What is asked - Which lines hold the word "handed"? Copy each of them.

[Structured object records]
----

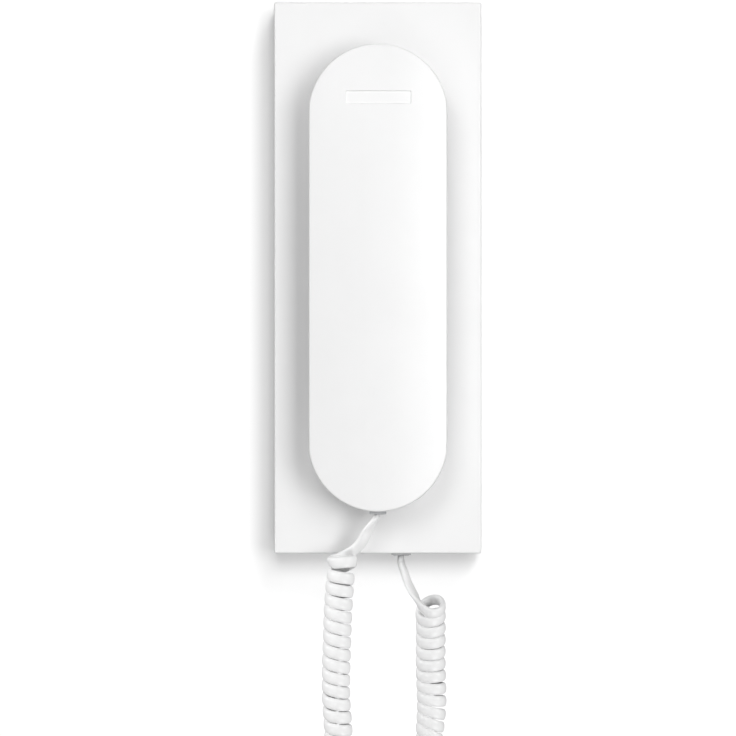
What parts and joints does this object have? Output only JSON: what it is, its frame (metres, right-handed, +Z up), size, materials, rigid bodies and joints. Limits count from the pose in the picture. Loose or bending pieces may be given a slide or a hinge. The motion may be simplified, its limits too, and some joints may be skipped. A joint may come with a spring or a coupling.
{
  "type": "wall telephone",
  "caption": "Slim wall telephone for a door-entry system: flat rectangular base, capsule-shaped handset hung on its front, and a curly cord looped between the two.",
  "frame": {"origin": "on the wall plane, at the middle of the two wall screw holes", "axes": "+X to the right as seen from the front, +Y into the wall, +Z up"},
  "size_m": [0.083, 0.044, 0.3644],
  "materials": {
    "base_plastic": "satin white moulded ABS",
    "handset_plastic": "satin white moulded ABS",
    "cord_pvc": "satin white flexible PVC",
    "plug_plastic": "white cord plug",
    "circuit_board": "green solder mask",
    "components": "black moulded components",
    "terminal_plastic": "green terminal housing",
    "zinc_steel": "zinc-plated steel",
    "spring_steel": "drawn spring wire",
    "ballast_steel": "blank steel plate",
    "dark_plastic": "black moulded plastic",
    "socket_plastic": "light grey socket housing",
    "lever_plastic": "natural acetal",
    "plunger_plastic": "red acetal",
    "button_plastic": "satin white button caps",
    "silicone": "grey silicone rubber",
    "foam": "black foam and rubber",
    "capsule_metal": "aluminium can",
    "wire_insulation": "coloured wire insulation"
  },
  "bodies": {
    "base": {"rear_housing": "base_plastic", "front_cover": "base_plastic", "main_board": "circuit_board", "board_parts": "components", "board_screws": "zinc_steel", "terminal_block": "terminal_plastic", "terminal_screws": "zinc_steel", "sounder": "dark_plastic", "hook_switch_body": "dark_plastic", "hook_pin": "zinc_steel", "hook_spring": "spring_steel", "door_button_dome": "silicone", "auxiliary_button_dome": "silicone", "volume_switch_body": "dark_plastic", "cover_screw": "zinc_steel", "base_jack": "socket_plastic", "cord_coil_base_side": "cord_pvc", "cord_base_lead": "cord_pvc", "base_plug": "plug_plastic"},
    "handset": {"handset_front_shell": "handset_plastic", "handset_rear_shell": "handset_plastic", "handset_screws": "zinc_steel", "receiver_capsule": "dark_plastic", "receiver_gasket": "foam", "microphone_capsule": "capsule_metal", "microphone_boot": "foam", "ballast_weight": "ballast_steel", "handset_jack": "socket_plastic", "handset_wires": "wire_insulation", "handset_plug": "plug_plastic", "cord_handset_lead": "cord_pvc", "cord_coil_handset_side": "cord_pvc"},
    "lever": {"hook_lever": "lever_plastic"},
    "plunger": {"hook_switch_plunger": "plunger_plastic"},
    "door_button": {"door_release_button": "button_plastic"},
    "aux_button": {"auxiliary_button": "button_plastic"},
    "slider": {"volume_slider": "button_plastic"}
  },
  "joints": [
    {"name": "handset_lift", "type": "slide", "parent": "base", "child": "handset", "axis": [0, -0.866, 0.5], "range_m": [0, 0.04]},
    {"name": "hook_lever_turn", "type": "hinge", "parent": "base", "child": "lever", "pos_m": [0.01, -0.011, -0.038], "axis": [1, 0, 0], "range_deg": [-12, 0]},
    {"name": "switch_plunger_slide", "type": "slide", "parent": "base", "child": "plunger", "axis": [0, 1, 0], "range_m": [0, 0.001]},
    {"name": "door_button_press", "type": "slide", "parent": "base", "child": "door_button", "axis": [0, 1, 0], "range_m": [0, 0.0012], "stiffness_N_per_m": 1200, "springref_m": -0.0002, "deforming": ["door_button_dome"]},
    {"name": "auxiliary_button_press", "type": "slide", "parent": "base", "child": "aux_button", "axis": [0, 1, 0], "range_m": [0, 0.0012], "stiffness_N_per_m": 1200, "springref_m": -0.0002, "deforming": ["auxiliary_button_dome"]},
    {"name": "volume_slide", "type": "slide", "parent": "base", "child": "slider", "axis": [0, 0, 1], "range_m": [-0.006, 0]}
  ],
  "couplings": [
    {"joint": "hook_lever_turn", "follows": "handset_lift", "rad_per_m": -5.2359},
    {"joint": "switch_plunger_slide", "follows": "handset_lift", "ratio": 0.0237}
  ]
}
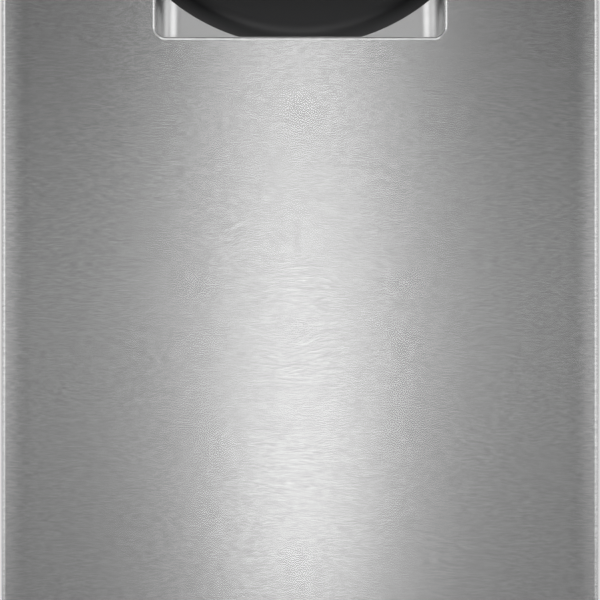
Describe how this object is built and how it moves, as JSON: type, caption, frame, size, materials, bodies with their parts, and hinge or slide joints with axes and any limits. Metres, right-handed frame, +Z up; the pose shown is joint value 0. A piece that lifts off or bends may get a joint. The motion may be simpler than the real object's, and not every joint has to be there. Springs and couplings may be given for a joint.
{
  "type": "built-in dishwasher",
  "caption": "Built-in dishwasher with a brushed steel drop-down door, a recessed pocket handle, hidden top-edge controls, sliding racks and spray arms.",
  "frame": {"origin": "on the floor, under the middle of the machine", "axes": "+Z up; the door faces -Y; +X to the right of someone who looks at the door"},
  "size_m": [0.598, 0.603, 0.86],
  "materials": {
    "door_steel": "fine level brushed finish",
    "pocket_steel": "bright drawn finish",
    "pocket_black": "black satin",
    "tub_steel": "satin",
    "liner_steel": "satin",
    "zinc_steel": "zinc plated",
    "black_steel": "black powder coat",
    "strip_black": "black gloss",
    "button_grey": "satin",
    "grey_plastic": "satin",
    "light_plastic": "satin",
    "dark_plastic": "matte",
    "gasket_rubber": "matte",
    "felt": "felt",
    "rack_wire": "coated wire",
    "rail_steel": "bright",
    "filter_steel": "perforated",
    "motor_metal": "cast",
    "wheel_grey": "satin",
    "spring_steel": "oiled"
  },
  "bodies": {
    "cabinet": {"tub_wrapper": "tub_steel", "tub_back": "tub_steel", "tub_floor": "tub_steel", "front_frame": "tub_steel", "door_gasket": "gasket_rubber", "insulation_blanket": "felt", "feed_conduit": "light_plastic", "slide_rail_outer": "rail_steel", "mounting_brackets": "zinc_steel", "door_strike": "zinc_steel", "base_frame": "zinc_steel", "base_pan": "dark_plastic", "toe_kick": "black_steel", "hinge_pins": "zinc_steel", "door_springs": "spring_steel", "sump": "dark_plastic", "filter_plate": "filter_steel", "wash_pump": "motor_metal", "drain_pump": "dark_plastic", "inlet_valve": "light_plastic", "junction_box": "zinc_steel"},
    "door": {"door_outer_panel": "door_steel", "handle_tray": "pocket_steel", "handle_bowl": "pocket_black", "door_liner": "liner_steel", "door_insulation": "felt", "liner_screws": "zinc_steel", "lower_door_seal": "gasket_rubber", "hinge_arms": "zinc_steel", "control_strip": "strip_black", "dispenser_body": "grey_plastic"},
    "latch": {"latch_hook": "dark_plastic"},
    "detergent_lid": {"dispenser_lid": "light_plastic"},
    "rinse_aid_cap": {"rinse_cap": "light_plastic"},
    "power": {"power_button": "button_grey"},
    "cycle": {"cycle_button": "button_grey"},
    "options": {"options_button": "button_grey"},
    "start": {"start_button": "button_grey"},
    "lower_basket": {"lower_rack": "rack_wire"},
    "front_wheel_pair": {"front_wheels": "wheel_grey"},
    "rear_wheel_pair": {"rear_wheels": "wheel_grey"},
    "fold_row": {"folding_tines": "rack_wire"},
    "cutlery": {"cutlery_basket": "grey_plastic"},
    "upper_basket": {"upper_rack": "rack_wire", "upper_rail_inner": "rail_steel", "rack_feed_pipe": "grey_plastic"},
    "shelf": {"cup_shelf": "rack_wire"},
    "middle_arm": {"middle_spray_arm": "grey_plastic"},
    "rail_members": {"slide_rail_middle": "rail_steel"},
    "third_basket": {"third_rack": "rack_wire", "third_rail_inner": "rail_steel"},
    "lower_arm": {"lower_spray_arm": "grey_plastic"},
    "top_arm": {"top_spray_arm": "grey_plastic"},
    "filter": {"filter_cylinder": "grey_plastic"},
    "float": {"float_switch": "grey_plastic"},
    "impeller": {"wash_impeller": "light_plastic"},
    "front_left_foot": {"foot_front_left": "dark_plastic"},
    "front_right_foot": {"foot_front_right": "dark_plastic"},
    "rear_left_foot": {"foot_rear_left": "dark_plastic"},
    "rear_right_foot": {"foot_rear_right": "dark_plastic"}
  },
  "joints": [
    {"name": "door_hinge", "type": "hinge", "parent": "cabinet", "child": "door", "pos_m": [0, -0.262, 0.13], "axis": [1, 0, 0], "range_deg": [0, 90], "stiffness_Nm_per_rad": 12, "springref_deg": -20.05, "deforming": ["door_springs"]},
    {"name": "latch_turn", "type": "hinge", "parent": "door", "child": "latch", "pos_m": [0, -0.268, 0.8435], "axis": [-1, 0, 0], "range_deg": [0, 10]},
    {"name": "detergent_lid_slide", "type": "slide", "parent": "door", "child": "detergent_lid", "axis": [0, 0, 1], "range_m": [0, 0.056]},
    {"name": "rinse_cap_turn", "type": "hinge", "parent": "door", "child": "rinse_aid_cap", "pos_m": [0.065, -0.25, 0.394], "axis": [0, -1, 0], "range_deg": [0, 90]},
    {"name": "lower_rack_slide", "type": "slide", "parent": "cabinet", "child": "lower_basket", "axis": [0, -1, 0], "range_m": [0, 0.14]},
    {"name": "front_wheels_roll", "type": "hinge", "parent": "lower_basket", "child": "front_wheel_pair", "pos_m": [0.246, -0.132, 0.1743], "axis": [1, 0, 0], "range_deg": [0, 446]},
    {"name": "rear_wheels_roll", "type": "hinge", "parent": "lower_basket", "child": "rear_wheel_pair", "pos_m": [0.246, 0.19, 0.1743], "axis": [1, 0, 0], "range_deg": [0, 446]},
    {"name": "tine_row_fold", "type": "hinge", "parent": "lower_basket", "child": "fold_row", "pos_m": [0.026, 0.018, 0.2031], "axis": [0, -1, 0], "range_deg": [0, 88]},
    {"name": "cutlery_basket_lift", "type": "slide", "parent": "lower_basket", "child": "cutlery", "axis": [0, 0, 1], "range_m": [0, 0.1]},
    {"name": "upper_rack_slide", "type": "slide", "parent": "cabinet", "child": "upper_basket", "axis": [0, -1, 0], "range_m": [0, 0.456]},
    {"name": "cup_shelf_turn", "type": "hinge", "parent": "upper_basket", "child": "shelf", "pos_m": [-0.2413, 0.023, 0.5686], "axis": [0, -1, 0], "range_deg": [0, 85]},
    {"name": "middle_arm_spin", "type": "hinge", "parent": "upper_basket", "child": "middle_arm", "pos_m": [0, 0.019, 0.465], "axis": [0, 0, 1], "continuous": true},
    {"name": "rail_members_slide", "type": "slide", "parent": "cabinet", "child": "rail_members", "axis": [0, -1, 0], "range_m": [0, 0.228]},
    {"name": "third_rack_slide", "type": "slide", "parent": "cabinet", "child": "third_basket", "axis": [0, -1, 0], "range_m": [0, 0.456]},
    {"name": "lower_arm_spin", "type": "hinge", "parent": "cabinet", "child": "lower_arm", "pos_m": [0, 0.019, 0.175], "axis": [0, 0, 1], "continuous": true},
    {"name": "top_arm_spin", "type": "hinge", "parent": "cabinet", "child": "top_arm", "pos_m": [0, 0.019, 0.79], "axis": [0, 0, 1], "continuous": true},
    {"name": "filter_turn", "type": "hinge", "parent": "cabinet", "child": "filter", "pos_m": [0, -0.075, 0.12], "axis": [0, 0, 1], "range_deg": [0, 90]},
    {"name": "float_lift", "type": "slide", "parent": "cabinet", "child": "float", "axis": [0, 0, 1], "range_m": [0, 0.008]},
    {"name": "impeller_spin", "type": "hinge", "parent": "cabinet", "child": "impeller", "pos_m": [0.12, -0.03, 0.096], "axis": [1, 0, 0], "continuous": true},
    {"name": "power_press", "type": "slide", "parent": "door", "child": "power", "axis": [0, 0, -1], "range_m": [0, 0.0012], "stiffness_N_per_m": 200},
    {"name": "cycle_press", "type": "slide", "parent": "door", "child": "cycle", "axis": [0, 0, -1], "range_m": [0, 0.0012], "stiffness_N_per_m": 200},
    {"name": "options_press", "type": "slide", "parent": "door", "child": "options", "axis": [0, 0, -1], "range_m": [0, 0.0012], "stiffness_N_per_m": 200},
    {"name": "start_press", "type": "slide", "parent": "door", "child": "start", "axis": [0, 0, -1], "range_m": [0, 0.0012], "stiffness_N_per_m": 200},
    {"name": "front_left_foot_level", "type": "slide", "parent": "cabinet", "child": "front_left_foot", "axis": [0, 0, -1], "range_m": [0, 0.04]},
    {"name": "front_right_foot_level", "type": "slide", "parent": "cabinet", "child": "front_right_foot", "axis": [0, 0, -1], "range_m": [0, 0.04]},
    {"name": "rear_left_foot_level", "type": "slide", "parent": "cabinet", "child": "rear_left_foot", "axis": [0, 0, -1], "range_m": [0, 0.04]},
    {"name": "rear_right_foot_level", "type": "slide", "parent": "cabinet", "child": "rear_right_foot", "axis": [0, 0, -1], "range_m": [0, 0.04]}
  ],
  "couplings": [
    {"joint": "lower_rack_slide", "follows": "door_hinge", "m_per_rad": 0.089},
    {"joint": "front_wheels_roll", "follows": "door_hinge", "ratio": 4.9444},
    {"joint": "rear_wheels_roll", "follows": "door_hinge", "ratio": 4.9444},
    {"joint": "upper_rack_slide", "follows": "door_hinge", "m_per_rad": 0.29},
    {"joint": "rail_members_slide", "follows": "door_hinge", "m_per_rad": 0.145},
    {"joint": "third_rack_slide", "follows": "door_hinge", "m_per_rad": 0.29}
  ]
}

----

Reply -
What parts and joints does this object have? Output only JSON: what it is, its frame (metres, right-handed, +Z up), size, materials, rigid bodies and joints. Limits count from the pose in the picture. Loose or bending pieces may be given a slide or a hinge. The motion may be simplified, its limits too, and some joints may be skipped. A joint may come with a spring or a coupling.
Describe how this object is built and how it moves, as JSON: type, caption, frame, size, materials, bodies with their parts, and hinge or slide joints with axes and any limits. Metres, right-handed frame, +Z up; the pose shown is joint value 0. A piece that lifts off or bends may get a joint. The motion may be simpler than the real object's, and not every joint has to be there. Springs and couplings may be given for a joint.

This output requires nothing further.